> _MATERIAL SUPPLIED_:
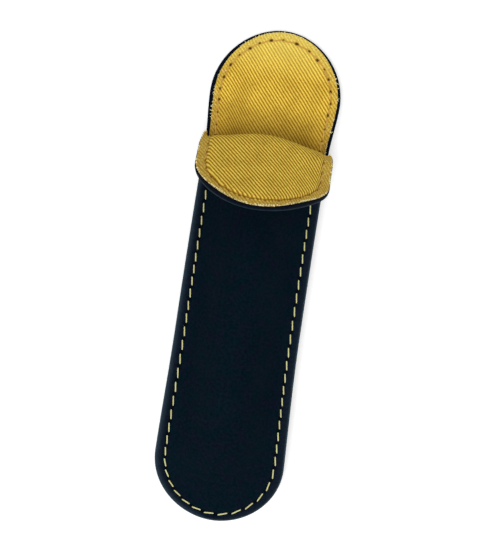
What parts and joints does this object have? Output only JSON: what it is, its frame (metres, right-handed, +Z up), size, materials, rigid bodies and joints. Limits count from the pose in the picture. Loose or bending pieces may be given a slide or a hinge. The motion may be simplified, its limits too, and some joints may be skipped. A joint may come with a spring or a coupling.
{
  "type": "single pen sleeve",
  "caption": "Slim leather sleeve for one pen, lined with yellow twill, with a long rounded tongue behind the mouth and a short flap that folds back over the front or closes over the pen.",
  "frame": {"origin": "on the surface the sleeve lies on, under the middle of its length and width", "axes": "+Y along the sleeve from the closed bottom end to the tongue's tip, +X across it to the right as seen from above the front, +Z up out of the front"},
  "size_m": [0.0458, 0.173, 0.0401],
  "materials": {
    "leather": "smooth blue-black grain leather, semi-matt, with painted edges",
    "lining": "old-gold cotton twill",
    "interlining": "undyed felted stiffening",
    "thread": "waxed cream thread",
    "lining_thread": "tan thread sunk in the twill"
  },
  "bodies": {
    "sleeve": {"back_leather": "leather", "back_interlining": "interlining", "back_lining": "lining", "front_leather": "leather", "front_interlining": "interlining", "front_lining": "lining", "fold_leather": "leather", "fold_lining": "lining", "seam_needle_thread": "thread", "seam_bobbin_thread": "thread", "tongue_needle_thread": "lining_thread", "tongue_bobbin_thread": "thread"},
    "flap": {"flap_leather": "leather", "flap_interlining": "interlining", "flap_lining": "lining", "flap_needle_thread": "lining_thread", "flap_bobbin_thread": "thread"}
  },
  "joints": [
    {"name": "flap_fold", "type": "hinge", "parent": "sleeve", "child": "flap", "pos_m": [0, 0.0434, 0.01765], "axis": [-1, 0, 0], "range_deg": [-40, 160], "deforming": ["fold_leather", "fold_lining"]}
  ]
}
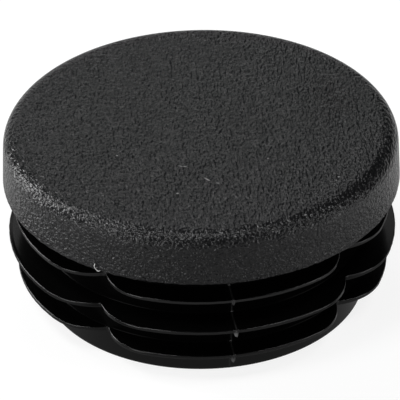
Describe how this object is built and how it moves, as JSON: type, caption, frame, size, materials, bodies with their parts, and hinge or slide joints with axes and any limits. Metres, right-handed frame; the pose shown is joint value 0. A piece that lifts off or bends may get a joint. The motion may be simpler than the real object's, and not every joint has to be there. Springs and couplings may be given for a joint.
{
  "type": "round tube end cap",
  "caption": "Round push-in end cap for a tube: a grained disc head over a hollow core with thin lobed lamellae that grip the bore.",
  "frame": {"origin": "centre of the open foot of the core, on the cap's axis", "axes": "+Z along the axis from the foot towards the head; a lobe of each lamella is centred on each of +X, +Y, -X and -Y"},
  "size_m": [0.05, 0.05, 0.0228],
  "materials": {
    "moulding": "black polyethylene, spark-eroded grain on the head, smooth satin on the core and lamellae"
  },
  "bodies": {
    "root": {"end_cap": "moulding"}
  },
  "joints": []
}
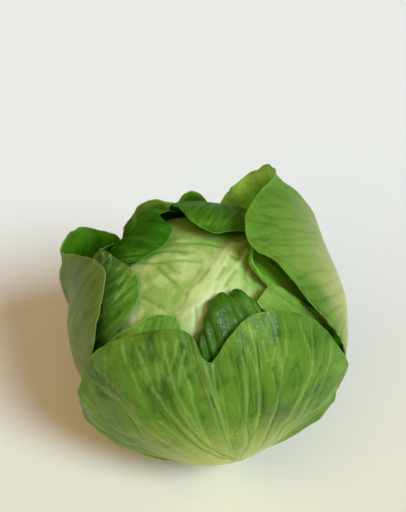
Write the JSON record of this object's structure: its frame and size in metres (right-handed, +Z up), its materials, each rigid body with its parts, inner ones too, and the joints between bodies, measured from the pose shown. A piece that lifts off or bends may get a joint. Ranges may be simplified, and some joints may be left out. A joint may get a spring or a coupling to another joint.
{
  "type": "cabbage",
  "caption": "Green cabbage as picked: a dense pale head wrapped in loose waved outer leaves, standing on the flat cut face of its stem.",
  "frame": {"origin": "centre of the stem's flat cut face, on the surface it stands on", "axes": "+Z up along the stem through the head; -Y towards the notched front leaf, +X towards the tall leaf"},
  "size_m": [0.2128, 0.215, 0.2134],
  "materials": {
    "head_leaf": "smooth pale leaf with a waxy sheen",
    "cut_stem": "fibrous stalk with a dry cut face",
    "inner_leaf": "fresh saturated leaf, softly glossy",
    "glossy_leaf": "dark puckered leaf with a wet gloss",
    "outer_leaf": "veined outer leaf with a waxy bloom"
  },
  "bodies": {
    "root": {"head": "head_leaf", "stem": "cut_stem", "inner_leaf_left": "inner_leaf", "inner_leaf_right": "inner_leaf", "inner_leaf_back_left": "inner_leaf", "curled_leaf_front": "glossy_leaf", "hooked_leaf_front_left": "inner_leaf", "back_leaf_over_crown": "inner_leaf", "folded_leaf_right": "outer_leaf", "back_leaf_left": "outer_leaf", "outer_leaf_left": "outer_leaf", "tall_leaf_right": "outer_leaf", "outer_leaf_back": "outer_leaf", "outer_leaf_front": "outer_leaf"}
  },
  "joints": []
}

> _PROBLEM TO WORK ON_: Exact copies of all the records are required.

> _WRITTEN REPLY_:
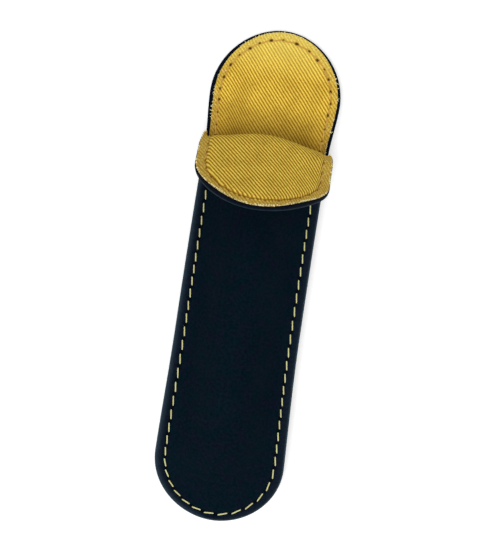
What parts and joints does this object have? Output only JSON: what it is, its frame (metres, right-handed, +Z up), size, materials, rigid bodies and joints. Limits count from the pose in the picture. Loose or bending pieces may be given a slide or a hinge. The motion may be simplified, its limits too, and some joints may be skipped. A joint may come with a spring or a coupling.
{
  "type": "single pen sleeve",
  "caption": "Slim leather sleeve for one pen, lined with yellow twill, with a long rounded tongue behind the mouth and a short flap that folds back over the front or closes over the pen.",
  "frame": {"origin": "on the surface the sleeve lies on, under the middle of its length and width", "axes": "+Y along the sleeve from the closed bottom end to the tongue's tip, +X across it to the right as seen from above the front, +Z up out of the front"},
  "size_m": [0.0458, 0.173, 0.0401],
  "materials": {
    "leather": "smooth blue-black grain leather, semi-matt, with painted edges",
    "lining": "old-gold cotton twill",
    "interlining": "undyed felted stiffening",
    "thread": "waxed cream thread",
    "lining_thread": "tan thread sunk in the twill"
  },
  "bodies": {
    "sleeve": {"back_leather": "leather", "back_interlining": "interlining", "back_lining": "lining", "front_leather": "leather", "front_interlining": "interlining", "front_lining": "lining", "fold_leather": "leather", "fold_lining": "lining", "seam_needle_thread": "thread", "seam_bobbin_thread": "thread", "tongue_needle_thread": "lining_thread", "tongue_bobbin_thread": "thread"},
    "flap": {"flap_leather": "leather", "flap_interlining": "interlining", "flap_lining": "lining", "flap_needle_thread": "lining_thread", "flap_bobbin_thread": "thread"}
  },
  "joints": [
    {"name": "flap_fold", "type": "hinge", "parent": "sleeve", "child": "flap", "pos_m": [0, 0.0434, 0.01765], "axis": [-1, 0, 0], "range_deg": [-40, 160], "deforming": ["fold_leather", "fold_lining"]}
  ]
}
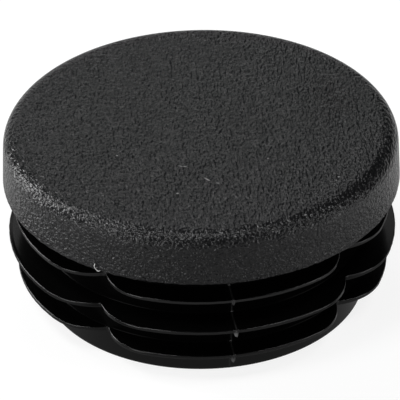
Describe how this object is built and how it moves, as JSON: type, caption, frame, size, materials, bodies with their parts, and hinge or slide joints with axes and any limits. Metres, right-handed frame; the pose shown is joint value 0. A piece that lifts off or bends may get a joint. The motion may be simpler than the real object's, and not every joint has to be there. Springs and couplings may be given for a joint.
{
  "type": "round tube end cap",
  "caption": "Round push-in end cap for a tube: a grained disc head over a hollow core with thin lobed lamellae that grip the bore.",
  "frame": {"origin": "centre of the open foot of the core, on the cap's axis", "axes": "+Z along the axis from the foot towards the head; a lobe of each lamella is centred on each of +X, +Y, -X and -Y"},
  "size_m": [0.05, 0.05, 0.0228],
  "materials": {
    "moulding": "black polyethylene, spark-eroded grain on the head, smooth satin on the core and lamellae"
  },
  "bodies": {
    "root": {"end_cap": "moulding"}
  },
  "joints": []
}
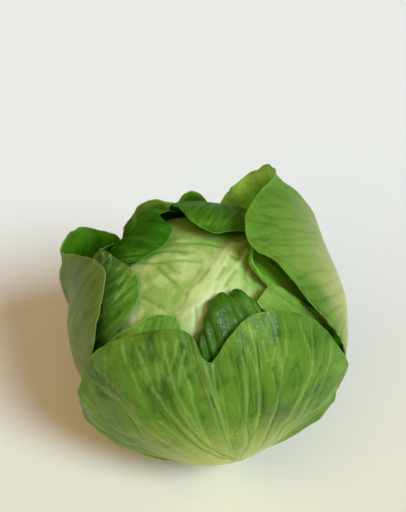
Write the JSON record of this object's structure: its frame and size in metres (right-handed, +Z up), its materials, each rigid body with its parts, inner ones too, and the joints between bodies, measured from the pose shown. A piece that lifts off or bends may get a joint. Ranges may be simplified, and some joints may be left out. A joint may get a spring or a coupling to another joint.
{
  "type": "cabbage",
  "caption": "Green cabbage as picked: a dense pale head wrapped in loose waved outer leaves, standing on the flat cut face of its stem.",
  "frame": {"origin": "centre of the stem's flat cut face, on the surface it stands on", "axes": "+Z up along the stem through the head; -Y towards the notched front leaf, +X towards the tall leaf"},
  "size_m": [0.2128, 0.215, 0.2134],
  "materials": {
    "head_leaf": "smooth pale leaf with a waxy sheen",
    "cut_stem": "fibrous stalk with a dry cut face",
    "inner_leaf": "fresh saturated leaf, softly glossy",
    "glossy_leaf": "dark puckered leaf with a wet gloss",
    "outer_leaf": "veined outer leaf with a waxy bloom"
  },
  "bodies": {
    "root": {"head": "head_leaf", "stem": "cut_stem", "inner_leaf_left": "inner_leaf", "inner_leaf_right": "inner_leaf", "inner_leaf_back_left": "inner_leaf", "curled_leaf_front": "glossy_leaf", "hooked_leaf_front_left": "inner_leaf", "back_leaf_over_crown": "inner_leaf", "folded_leaf_right": "outer_leaf", "back_leaf_left": "outer_leaf", "outer_leaf_left": "outer_leaf", "tall_leaf_right": "outer_leaf", "outer_leaf_back": "outer_leaf", "outer_leaf_front": "outer_leaf"}
  },
  "joints": []
}